> Stored data
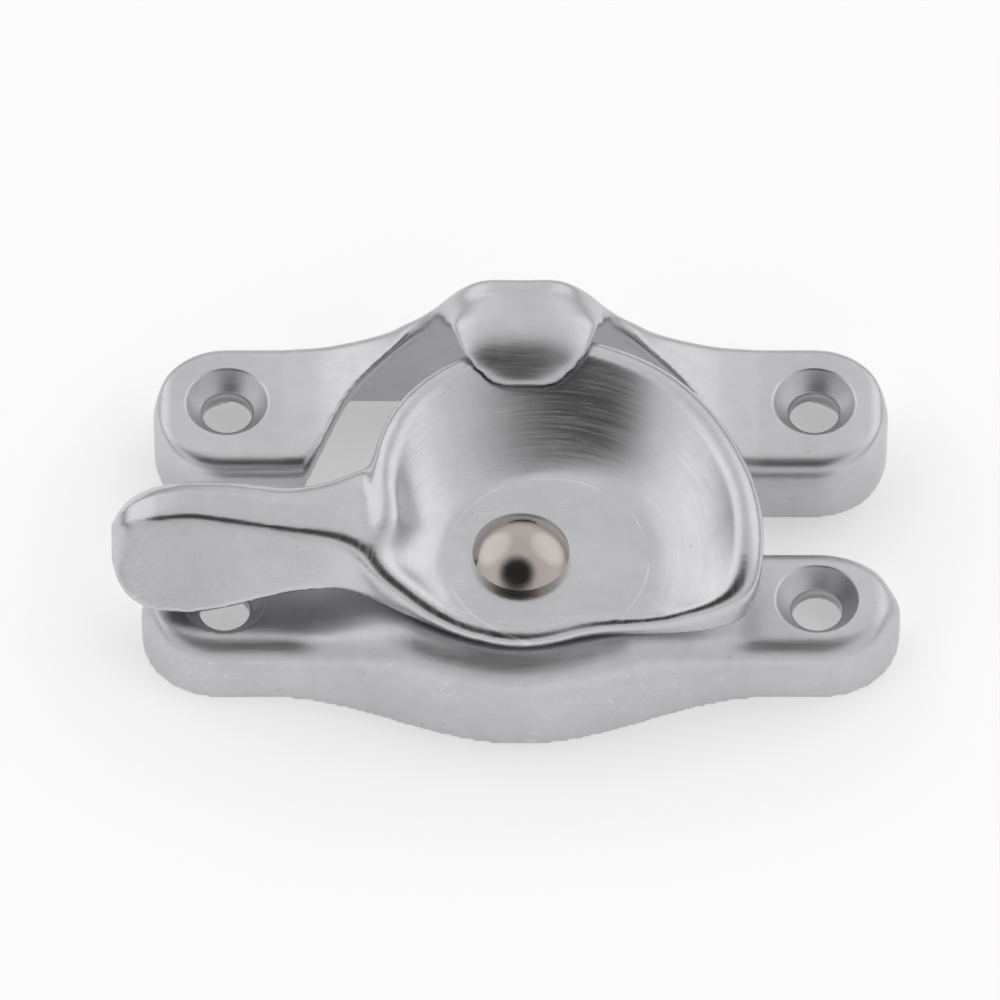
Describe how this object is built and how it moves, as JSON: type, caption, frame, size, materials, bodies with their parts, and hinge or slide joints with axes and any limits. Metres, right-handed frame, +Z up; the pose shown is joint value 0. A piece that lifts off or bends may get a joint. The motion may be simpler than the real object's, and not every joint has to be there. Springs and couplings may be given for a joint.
{
  "type": "cam sash fastener",
  "caption": "Surface-mounted sash window fastener: a base casting with a turning dished cam lever and domed pivot rivet, and an arched keep whose hook the cam rim draws in and locks",
  "frame": {"origin": "on the mounting plane, midway between the two screw holes of the base, on the pivot axis", "axes": "+X along the meeting rails towards the right, +Y from the base to the keep, +Z up, away from the window"},
  "size_m": [0.0719, 0.0409, 0.019],
  "materials": {
    "satin_casting": "cast brass with satin chrome plating, finely brushed",
    "polished_rivet": "polished nickel plated steel",
    "bright_steel": "zinc plated steel",
    "spring_steel": "blued spring steel"
  },
  "bodies": {
    "fixed": {"base_casting": "satin_casting", "keep_casting": "satin_casting", "bearing_washer": "bright_steel", "bow_spring": "spring_steel"},
    "lever": {"cam_lever": "satin_casting", "pivot_rivet": "polished_rivet", "index_plate": "bright_steel", "retaining_washer": "bright_steel"}
  },
  "joints": [
    {"name": "lever_turn", "type": "hinge", "parent": "fixed", "child": "lever", "pos_m": [0, 0, 0], "axis": [0, 0, 1], "range_deg": [0, 180]}
  ]
}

> Goal
Exactly reproduce every line of the data above.

> Full solution
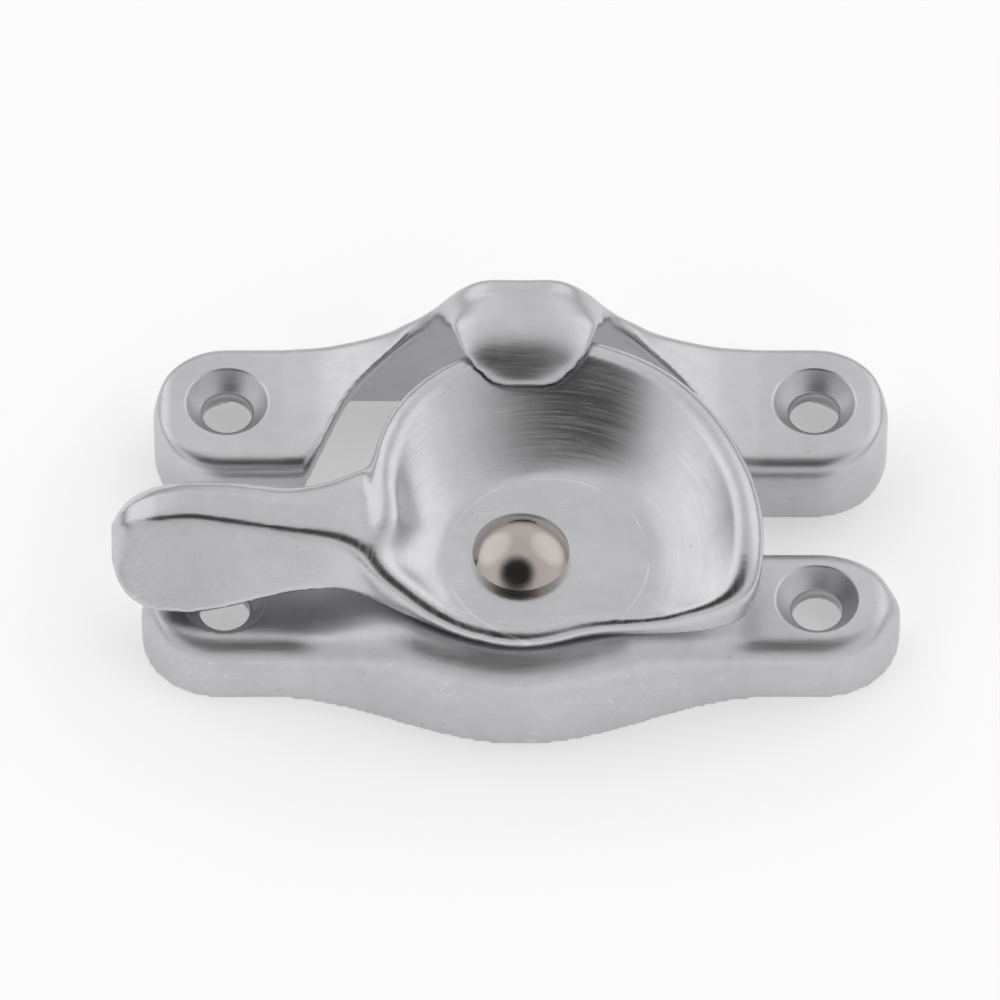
Describe how this object is built and how it moves, as JSON: type, caption, frame, size, materials, bodies with their parts, and hinge or slide joints with axes and any limits. Metres, right-handed frame, +Z up; the pose shown is joint value 0. A piece that lifts off or bends may get a joint. The motion may be simpler than the real object's, and not every joint has to be there. Springs and couplings may be given for a joint.
{
  "type": "cam sash fastener",
  "caption": "Surface-mounted sash window fastener: a base casting with a turning dished cam lever and domed pivot rivet, and an arched keep whose hook the cam rim draws in and locks",
  "frame": {"origin": "on the mounting plane, midway between the two screw holes of the base, on the pivot axis", "axes": "+X along the meeting rails towards the right, +Y from the base to the keep, +Z up, away from the window"},
  "size_m": [0.0719, 0.0409, 0.019],
  "materials": {
    "satin_casting": "cast brass with satin chrome plating, finely brushed",
    "polished_rivet": "polished nickel plated steel",
    "bright_steel": "zinc plated steel",
    "spring_steel": "blued spring steel"
  },
  "bodies": {
    "fixed": {"base_casting": "satin_casting", "keep_casting": "satin_casting", "bearing_washer": "bright_steel", "bow_spring": "spring_steel"},
    "lever": {"cam_lever": "satin_casting", "pivot_rivet": "polished_rivet", "index_plate": "bright_steel", "retaining_washer": "bright_steel"}
  },
  "joints": [
    {"name": "lever_turn", "type": "hinge", "parent": "fixed", "child": "lever", "pos_m": [0, 0, 0], "axis": [0, 0, 1], "range_deg": [0, 180]}
  ]
}